Es wird erzählt, dass ich nicht essen wollte. Erst als Henriette da war, kam der Futterneid und ich hätte auch gegessen. Ich erinnere mich an den Geschmack des Apfelbreis und an die Fläschchen. Sie standen noch viele Jahre im Küchenschrank. Nachdem Henriette geboren war, und Mutter nicht wusste, wo ihr der Kopf stand, kamen Oma und Opa nach H. So konnte Mutter weiter als Lehrerin arbeiten. Vormittags blieben wir Kinder bei Oma Emma und wenn Mutter aus der Schule kam, waren wir bei ihr. Mit den Nachbarkindern spielten wir oft stundenlang in unserem Zimmer.
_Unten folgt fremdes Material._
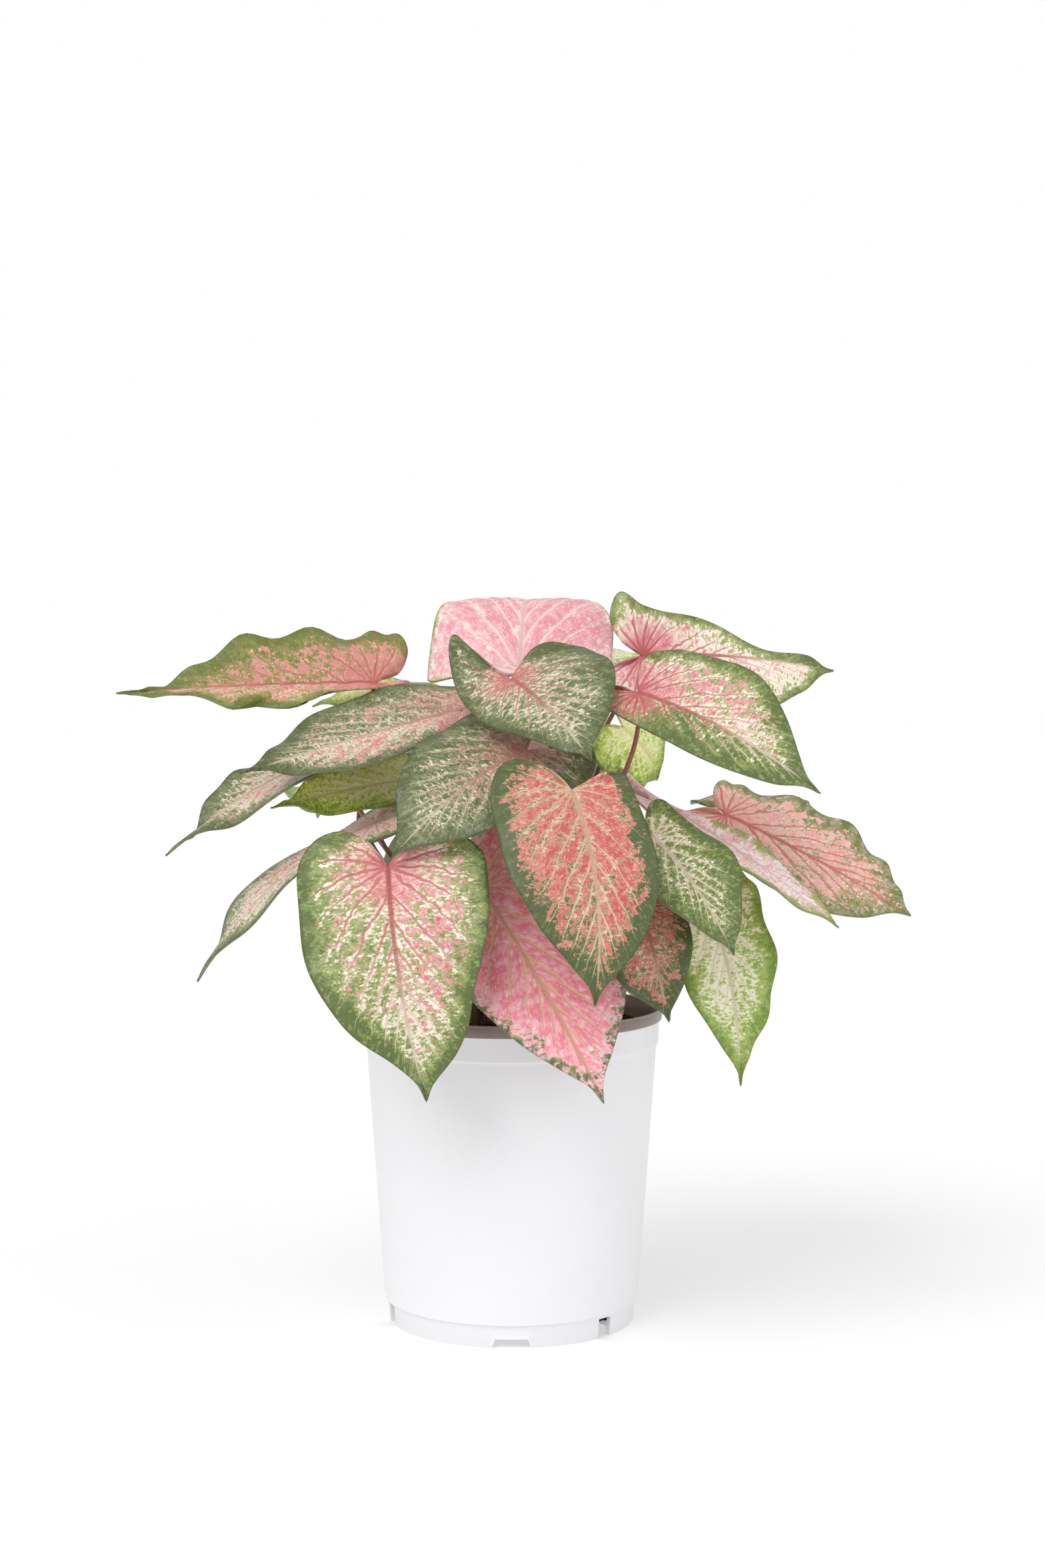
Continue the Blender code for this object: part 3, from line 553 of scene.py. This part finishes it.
def make_blade(name, leaf):
    """The blade as a closed thin sheet with its flat map in attributes."""
    surface, flat, up = blade_surface(name[-2:], leaf, BLADE_ROWS, BLADE_COLUMNS)
    bpy.ops.object.select_all(action="DESELECT")
    bpy.ops.mesh.primitive_grid_add(x_subdivisions=2 * BLADE_COLUMNS, y_subdivisions=BLADE_ROWS, size=2)
    blade = bpy.context.active_object
    blade.name = blade.data.name = name
    mesh = blade.data
    where = np.array([v.co for v in mesh.vertices])
    column = np.rint((where[:, 0] + 1) * BLADE_COLUMNS).astype(int)
    row = np.rint((1 - where[:, 1]) * BLADE_ROWS / 2).astype(int)
    mesh.vertices.foreach_set("co", (surface[row, column] * MM).astype(np.float32).ravel())
    chosen = flat[row, column]
    paint_guide(mesh, "leaf_place", chosen[:, (0, 1, 5)])
    paint_guide(mesh, "leaf_veins", chosen[:, 2:5])
    only(blade)
    bpy.ops.object.mode_set(mode="EDIT")
    bpy.ops.mesh.select_all(action="SELECT")
    bpy.ops.mesh.remove_doubles(threshold=0.004 * MM)
    bpy.ops.mesh.normals_make_consistent(inside=False)
    bpy.ops.object.mode_set(mode="OBJECT")
    if sum((face.normal * face.area for face in mesh.polygons), Vector()).dot(up) < 0:
        mesh.flip_normals()
    sheet = len(mesh.vertices)
    upwards = mesh.vertices[sheet // 3].normal.copy()
    step = blade.modifiers.new("thickness", "SOLIDIFY")
    step.thickness = BLADE_THICKNESS * MM
    step.offset = 0
    apply_modifiers(blade)
    across = mesh.vertices[sheet // 3].co - mesh.vertices[sheet // 3 + sheet].co
    upper_first = across.dot(upwards) > 0
    is_under = (np.arange(len(mesh.vertices)) >= sheet) == upper_first
    paint_guide(mesh, "leaf_underside", is_under)
    bpy.ops.object.shade_smooth()
    return blade


# Variegated leaf surface, as one group that every blade's material uses with its own paints.
# Scales are in cells to the millimetre of the flat blade, lengths in millimetres.
FLECK_SCALE = 0.95
MOTTLE_SCALE = 0.26
BLOTCH_SCALE = 0.07
NET_SCALE = 0.42
PATCH_SCALE = 0.30
MARGIN_BAND = 14.0
RIM_PAINT = (92, 84, 56)
UNDERSIDE_PAINT = (178, 184, 152)
PAINT_INPUTS = ("Cream", "Light Green", "Dark Green", "Pink", "Red", "Vein")
AMOUNT_INPUTS = (
    "Left Green", "Right Green", "Left Pink", "Right Pink",
    "Margin", "Redness", "Net", "Cell Highlight", "Vein Width", "Seed",
)
leaf_pattern = bpy.data.node_groups.new("leaf pattern", "ShaderNodeTree")
for key in PAINT_INPUTS + AMOUNT_INPUTS:
    kind = "NodeSocketColor" if key in PAINT_INPUTS else "NodeSocketFloat"
    leaf_pattern.interface.new_socket(name=key, in_out="INPUT", socket_type=kind)
for key, kind in (("Color", "Color"), ("Roughness", "Float"), ("Height", "Float")):
    leaf_pattern.interface.new_socket(name=key, in_out="OUTPUT", socket_type="NodeSocket" + kind)
tree = leaf_pattern
given = node(tree, "NodeGroupInput").outputs


def times(*values):
    total = values[0]
    for value in values[1:]:
        total = calc(tree, "MULTIPLY", total, value)
    return total


def weighted(*terms):
    """The sum of (weight, value) pairs."""
    total = 0.0
    for weight, value in terms:
        total = calc(tree, "MULTIPLY_ADD", value, weight, total)
    return total


def under_one(value, low, high):
    """1 where the value is under low, 0 where it is over high."""
    return calc(tree, "SUBTRACT", 1.0, fade(tree, value, low, high))


def by_side(key):
    """The group's left and right amounts, each on its half of the blade."""
    left, right = given["Left " + key], given["Right " + key]
    return calc(tree, "MULTIPLY_ADD", on_right, calc(tree, "SUBTRACT", right, left), left)


flat_place = node(tree, "ShaderNodeAttribute", attribute_name="leaf_place").outputs["Vector"]
x, y, reach = node(tree, "ShaderNodeSeparateXYZ", {0: flat_place}).outputs
veins = node(tree, "ShaderNodeAttribute", attribute_name="leaf_veins").outputs["Vector"]
number, gap, margin = node(tree, "ShaderNodeSeparateXYZ", {0: veins}).outputs
# Distance from the margin, counted as large round the notch, which keeps the colours of the middle.
edge = calc(tree, "MULTIPLY_ADD", under_one(reach, 0.08, 0.24), 18.0, margin)
under = node(tree, "ShaderNodeAttribute", attribute_name="leaf_underside").outputs["Fac"]
on_right = fade(tree, x, -0.8, 0.8)
from_rib = calc(tree, "ABSOLUTE", x)
far = calc(tree, "SQRT", weighted((x, x), (y, y)))
seed = given["Seed"]
aside = calc(tree, "ADD", x, times(seed, 17.3))
place = node(tree, "ShaderNodeCombineXYZ", {0: aside, 1: y, 2: seed}).outputs[0]
# The same place with across-vein and along-vein distances, for streaks that run with the veins.
beside = calc(tree, "MULTIPLY_ADD", on_right, 40.0, number)
run = node(tree, "ShaderNodeCombineXYZ", {0: beside, 1: times(far, 0.16), 2: seed}).outputs[0]
streaky = node(tree, "ShaderNodeMapping", {"Vector": run, "Scale": (3.6, 1.0, 1.0)}).outputs[0]
outwards = node(tree, "ShaderNodeMapping", {"Vector": place, "Scale": (0.55, 1.0, 1.0)}).outputs[0]
fleck = grain(tree, outwards, FLECK_SCALE, 5.0, 2.8, 0.74)
mottle = grain(tree, place, MOTTLE_SCALE, 3.0, 2.4)
blotch = grain(tree, place, BLOTCH_SCALE, 2.0, 2.6)
feather = grain(tree, streaky, 1.0, 4.0, 2.4, 0.66)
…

Wir hatten alles erdenkliche Spielzeug. Ich hatte einen Teddy, der brummte, und ein Schaukelpferd, das ich zum ersten Weihnachtsfest geschenkt bekam. Ich weiß noch, wie ich mit dem Schaukelpferd so richtig eigensinnig wurde und das Stubenmöbel rammte, so dass Schrammen blieben. Als ich ein dreiviertel Jahr alt war, sagte ich meine ersten Worte: „Teddy“ und „hüh“. Ich schlafe noch heute mit meinem Teddy, sonst kann ich nicht einschlafen. Gegenwärtig ist er in Rosis Puppen- und Teddyklinik, bekommt neue Tatzen und das Stroh wird nachgefüllt. Oma hatte viel Liebe für ihre Enkelkinder, war lustig und machte uns viele Geschenke. Opa wusste sehr viel. Er war auch Lehrer und brachte mir vor Schulbeginn das Alphabet in alten deutschen Druckbuchstaben bei. In der ersten Klasse war es etwas langweilig, da ich die Buchstaben schon kannte, doch zur Abiturzeit habe ich die „Buddenbrooks“ in alter deutscher Schrift gelesen. Mein erstes Klassenzimmer hatte noch Holzbänke mit schrägen Pulten.